Sea trials are complete. I can now move forward and finish the sanding, painting, and finishing with the knowledge that we’re definitely heading down the right path with a rally fun boat. Two thumbs up!
For more info from the boats designer visit http://intheboatshed.net/2014/05/19/tod-kerr-dips-small-cinderella-open-canoe.
For More information on Stitch and Glue Designs and Construction…visit Ultrasimple Boat Building, http://www.clarkcraft.com/ or Google Stitch and Glue boats.
2 thoughts on “How I Built My Stitch and Glue Canoe – Updated”

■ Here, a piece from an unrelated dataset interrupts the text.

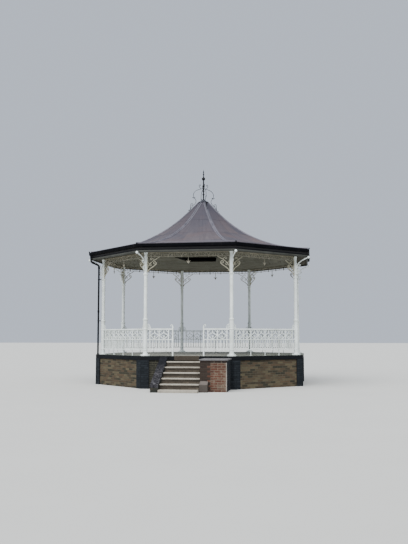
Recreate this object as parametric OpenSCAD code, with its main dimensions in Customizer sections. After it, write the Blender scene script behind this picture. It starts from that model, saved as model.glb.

Todd, you are a guy of many surprises! I’m very impressed with this boat. I’ve been contemplating some of Jim Michalak’s designs for a project of my own for some time. He’s also a proponent of plywood and stitch and glue. He’s got some of ugliest designs I’ve ever seen, but some nice ones too. If this ever gets out of the contemplation stage, we might have to compare notes! I like the site as well. Over and out. Greg Deahl
Thanks for visiting. I learned a lot in this first attempt and certainly identified things that I would do differently in the future. Maybe the next project will be a permanent houseboat for my slip that opens on to the bay but is never deep enough to move a powerboat or sailboat in and out.
I did prove that this project can be done cheaply and still end up with a really solid product. Being a novice at epoxy resin and fiberglass, I already improved two fold from the beginning to the end. Having a good space to work in so you can walk away when necessary is key to success and perhaps maintaining your sanity. There are a lot of good books out there including Jim Michalak’s. Simple sailboats are not far from where I started and could be a great way to find out if its something you really want to pursue.